» **Exercise prompt**
Return exactly the lines that run from the beginning through the line containing "# The long feathers of wings, tail and crest.", both included, and no others.

-------------------------

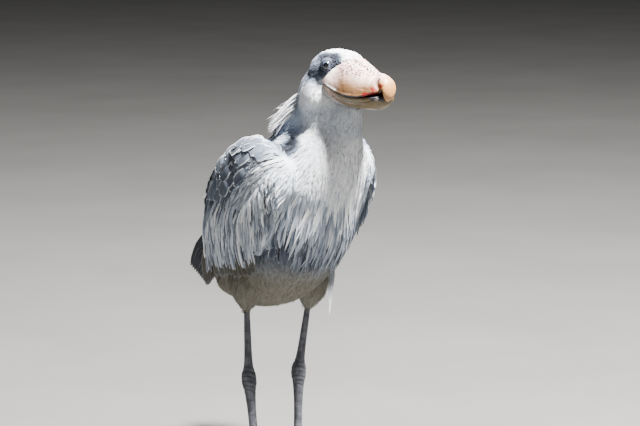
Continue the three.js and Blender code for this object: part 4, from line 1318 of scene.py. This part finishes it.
coat += grow("lesserCoverts", scatter(covertZone, 8, 81), {
    "length": 70, "width": 10, "outline": [0.5, 0.9, 1, 0.9, 0.7, 0.06], "across": [-1, 0, 1],
    "lift": 5, "sink": 3, "stand": 0.02, "standVariety": 0.02, "sway": 0.08, "cup": 0.2,
    "rollVariety": 0.22}, coatFinishes["covert"], 82)


# The long feathers of wings, tail and crest.

def wingFace(side, y, z):  # x of the folded wing's outer face, for places in the side view
    wing = Limb(wingShape(side), (0.14, 0.05), 0.9)
    u = np.linspace(0, 1, 121)
    middle, along = wing.middle(u), wing.heading(u)
    miss = np.abs((y[:, None] - middle[:, 1]) * along[:, 1] + (z[:, None] - middle[:, 2]) * along[:, 2])
    k = miss.argmin(1)
    rise = (y - middle[k, 1]) * -along[k, 2] + (z - middle[k, 2]) * along[k, 1]
    reach = alongLine(wing.stations[:, 3:], u[k])
    rounded = wing.rounding(u[k])
    deep = np.maximum(np.where(rise > 0, reach[:, 1], reach[:, 2]) * rounded, 1e-6)
    share = np.minimum(1, np.abs(rise) / deep)
    return middle[k, 0] + side * reach[:, 0] * rounded * np.sqrt(1 - np.minimum(0.82, share ** 2.2))


def wingLines(side, roots, tips, lift, bow):
    roots, tips = np.asarray(roots, float), np.asarray(tips, float)
    span = tips - roots
    far = np.linalg.norm(span, axis=1)
    bend = np.stack([-span[:, 1], span[:, 0]], -1) / far[:, None]
    lines = []
    for s in (0, 0.25, 0.5, 0.75, 1):
        place = roots + span * s + bend * (math.sin(math.pi * s) * bow)
        rise = lift - 12 * (1 - s / 0.5) if s < 0.5 else lift
        lines.append(np.stack([wingFace(side, place[:, 0], place[:, 1]) + side * rise,
                               place[:, 0], place[:, 1]], -1))
    outs = np.broadcast_to(unit(np.array([side, 0.1, 0.05])), np.array(lines).shape).copy()
    return np.array(lines), outs, far


wingPlan = {
    "primaries": {"count": 10, "width": 26, "tone": 1.0, "finish": "flight"},
    "secondaries": {"count": 18, "span": (0.36, 1), "rise": -14, "ragged": 5, "length": 130, "lean": 26,
                    "width": 28, "lift": -1.5, "tone": 0.94, "finish": "flight"},
    "greaterCoverts": {"count": 88, "span": (0, 0.92), "rise": 18, "ragged": 11, "length": 104,
                       "lean": 24,
                       "width": 8.5, "lift": 1.5, "tone": 0.38, "finish": "covert", "sway": 0.05,
                       "mixed": 0.14},
    "medianCoverts": {"count": 100, "span": (0, 0.9), "rise": 54, "ragged": 16, "length": 96,
                      "lean": 22,
                      "width": 7, "lift": 3.5, "tone": 0.32, "finish": "covert", "sway": 0.06,
                      "mixed": 0.14},
    "innerCoverts": {"count": 100, "span": (0, 0.86), "rise": 92, "ragged": 22, "length": 88,
                     "lean": 18,
                     "width": 6.5, "lift": 5, "tone": 0.28, "finish": "covert", "sway": 0.07,
                     "mixed": 0.12},
}
longOutline = {"outline": [0.55, 0.85, 1, 1, 0.95, 0.8, 0.5, 0.1],
               "rows": [0, 0.15, 0.35, 0.55, 0.72, 0.86, 0.95, 1],
               "across": [-1, -0.5, 0, 0.5, 1], "tipRound": 0.15, "lift": 0, "liftVariety": 0,
               "sink": 0,
               "cup": 0.12, "rollVariety": 0.05}
for name, side in (("right", -1), ("left", 1)):
    for tier, plan in wingPlan.items():
        rng = np.random.default_rng(90 + len(tier))
        count = plan["count"]
        s = np.linspace(0, 1, count)[:, None]
        if tier == "primaries":
            roots = np.array([132, 606]) * (1 - s) + np.array([92, 536]) * s
            tips = np.array([266, 494]) * (1 - s) + np.array([208, 452]) * s
            lift, bow = -2 - 8.4 * s[:, 0], 10
        else:
            low, high = plan["span"]
            edge = alongLine(edgeLine, low + (high - low) * s[:, 0])
            tips = edge + np.stack([2 * rng.normal(0, 1, count),
                                    plan["rise"] + plan["ragged"] * rng.uniform(-1, 1, count)], -1)
            long = 0.5 + 0.5 * smoothStep(0, 0.3, s[:, 0])
            roots = tips + np.stack([-plan["lean"] * long - 20 * s[:, 0], plan["length"] * long], -1)
            lift, bow = plan["lift"] + 1.2 * (np.arange(count) % 2), 6
        lines, outs, far = wingLines(side, roots, tips, lift, bow)
        tone = plan["tone"] + plan.get("mixed", 0.04) * rng.normal(0, 1, count)
        coat += sheets(f"{tier}_{name}", lines, outs,
                       {**longOutline, "roll": -side * 0.14, "rollVariety": 0.2,
                                                         "sway": plan.get("sway", 0)},
                      coatFinishes[plan["finish"]], uvNear(lines[0]), tone,
                      np.full(count, 0.35 if tier == "secondaries" else 0.0), far, plan["width"], 7)

looseRoots = [[-36 + 4 * i, 606 - 8 * i] for i in range(3)]
looseTips = [[-30 + 4 * i, 384 + 30 * i] for i in range(3)]
lines, outs, far = wingLines(1, looseRoots, looseTips, np.array([5, 3, 1]), 4)
coat += sheets("looseFeathers", lines, outs, longOutline, coatFinishes["covert"], uvNear(lines[0]),
                       np.array([0.16, 0.2, 0.3]), np.zeros(3), far, 11, 8)

tailPlan = {"count": 12, "width": 27}
out = np.linspace(-1, 1, tailPlan["count"])
odd = np.arange(tailPlan["count"]) % 2
roots = np.stack([out * 30, np.full(len(out), 196.0), 584 + 3 * odd], -1)
tips = np.stack([out * 52, 272 - 10 * out ** 2, 480 + 4 * np.abs(out) + 3 * odd], -1)
lines = np.array([roots + (tips - roots) * s + np.array([0, 0.6, 0.7]) * 7 * math.sin(math.pi * s)
                  for s in (0, 0.25, 0.5, 0.75, 1)])
outs = np.broadcast_to(unit(np.stack([0.15 * out, 0 * out + 0.75, 0 * out + 0.65], -1)), lines.shape)
coat += sheets("tailFeathers", lines, outs, longOutline, coatFinishes["flight"], uvNear(lines[0]),
                      np.full(len(out), 0.8), np.zeros(len(out)), np.linalg.norm(tips - roots, axis=1),
                      tailPlan["width"], 9)

crestPlan = {"count": 420, "width": 3.2}
rng = np.random.default_rng(14)
s = rng.random(crestPlan["count"])
wave = rng.normal(0, 1, crestPlan["count"])
roots = np.stack([-10 - 36 * s, -98 - 8 * s, 938 + 11 * wave], -1)
short = rng.uniform(0.55, 1, crestPlan["count"])[:, None]
tips = np.stack([-34 - 44 * s, -22 - 20 * s + 8 * rng.normal(0, 1, len(s)),
                 878 - 12 * s + 10 * rng.normal(0, 1, len(s))], -1)
tips = roots + (tips - roots) * short
lines = np.array([roots + (tips - roots) * t + np.array([-1, 0.7,
                                                         0.7]) * 3 * math.sin(math.pi * min(t, 0.8))
                  for t in (0, 0.25, 0.5, 0.75, 1)])
outs = np.broadcast_to(unit(np.array([-0.5, 0.6, 0.6])), lines.shape)
coat += sheets("crestPlumes", lines, outs, {
    "outline": [0.6, 1, 1, 0.9, 0.7, 0.1], "across": [-1, 0, 1], "lift": 1, "sink": 0, "sway": 0.12,
    "standVariety": 0.05, "rollVariety": 0.5, "cup": 0.3}, coatFinishes["neck"], uvNear(lines[0]),
    np.full(len(s), 0.02), np.zeros(len(s)), np.linalg.norm(tips - roots, axis=1), crestPlan["width"],
    15)
report(f"long feathers, coat now {coatSize['faces']} faces")

# What each piece stands for.

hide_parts("head", "neck", "torso", "tail", "wing_right", "wing_left", "thigh_right",
            "thigh_left")
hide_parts("bill_upper")
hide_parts("bill_lower")
for name in ("right", "left"):
    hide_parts(f"eye_{name}")
    piece, claws = legPieces[name]
    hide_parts(f"shank_{name}", f"tarsus_{name}",
                *[f"toe_{t}_{name}" for t in legPlan["reach"]])
    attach(piece, "root")
    for toe, claw in claws:
        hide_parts(f"claw_{toe}_{name}")
        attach(claw, "root")
for piece in [skin, upperBill, lowerBill, *eyes.values(), *lids.values()]:
    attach(piece, "root")
for piece in coat:
    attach(piece, "root")

# Floor, light and camera.

studio = {"target": (0, -0.0676, 0.7113), "distance": 6.36, "azimuth": -40, "elevation": 9,
          "lens": 138.4}


made, tree, shader, put = nodeMaker("studioFloor", 0.9, 0.2)
place = put("ShaderNodeTexCoord").outputs["Object"]
cloud = put("ShaderNodeTexNoise", {"Vector": place, "Scale": 1.5, "Detail": 3.0}).outputs[0]
tree.links.new(rampNode(put, cloud, [(0.3, colour(99, 99, 98)), (0.7, colour(104, 104, 103))]),
               shader.inputs["Base Color"])
mesh = bpy.data.meshes.new("floor")
mesh.from_pydata([(-80, -80, 0), (80, -80, 0), (80, 80, 0), (-80, 80, 0)], [], [(0, 1, 2, 3)])
floor = bpy.data.objects.new("floor", mesh)
mesh.materials.append(made)
bpy.context.scene.collection.objects.link(floor)
floor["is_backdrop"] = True

world = bpy.data.worlds.new("studio")
bpy.context.scene.world = world
world.use_nodes = True
world.node_tree.nodes["Background"].inputs[0].default_value = (0.86, 0.88, 0.92, 1)
world.node_tree.nodes["Background"].inputs[1].default_value = 0.07


def lamp(name, place, size, power, tint=(1, 1, 1)):
    light = bpy.data.lights.new(name, "AREA")
    light.shape = "DISK"
    light.size, light.energy, light.color = size, power, tint
    holder = bpy.data.objects.new(name, light)
    holder.location = place
    holder.rotation_euler = (Vector((0, 0, 0.7)) - Vector(place)).to_track_quat("-Z", "Y").to_euler()
    bpy.context.scene.collection.objects.link(holder)


lamp("keyLight", (0.1, -2.7, 6.3), 0.9, 5800, (1, 0.98, 0.95))
lamp("fillLight", (-3.6, -2.4, 3.4), 2.4, 16, (0.9, 0.95, 1))
lamp("rimLight", (2.4, 3.2, 3.2), 2.0, 45)

target = Vector(studio["target"])
a, e = math.radians(studio["azimuth"]), math.radians(studio["elevation"])
back = Vector((math.sin(a) * math.cos(e), -math.cos(a) * math.cos(e), math.sin(e)))
camera = bpy.data.objects.new("camera", bpy.data.cameras.new("camera"))
camera.data.lens = studio["lens"]
camera.data.sensor_width = 36
camera.location = target + back * studio["distance"]
camera.rotation_mode = "QUATERNION"
camera.rotation_quaternion = (-back).to_track_quat("-Z", "Y")
camera.data.clip_start, camera.data.clip_end = 0.1, 60
bpy.context.scene.collection.objects.link(camera)
bpy.context.scene.camera = camera

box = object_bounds()
report(f"done: coat of {coatSize['faces']} faces; box {[round(v, 3) for c in box for v in c]}"
       f" against {[round(v, 3) for c in cadBox for v in c]}")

-------------------------

» **Final answer**
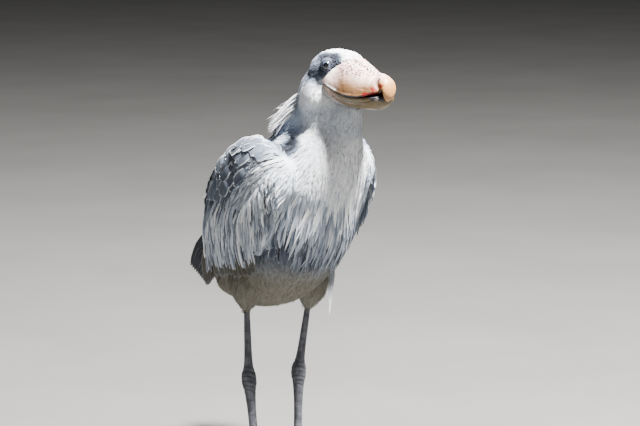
Continue the three.js and Blender code for this object: part 4, from line 1318 of scene.py. This part finishes it.
coat += grow("lesserCoverts", scatter(covertZone, 8, 81), {
    "length": 70, "width": 10, "outline": [0.5, 0.9, 1, 0.9, 0.7, 0.06], "across": [-1, 0, 1],
    "lift": 5, "sink": 3, "stand": 0.02, "standVariety": 0.02, "sway": 0.08, "cup": 0.2,
    "rollVariety": 0.22}, coatFinishes["covert"], 82)


# The long feathers of wings, tail and crest.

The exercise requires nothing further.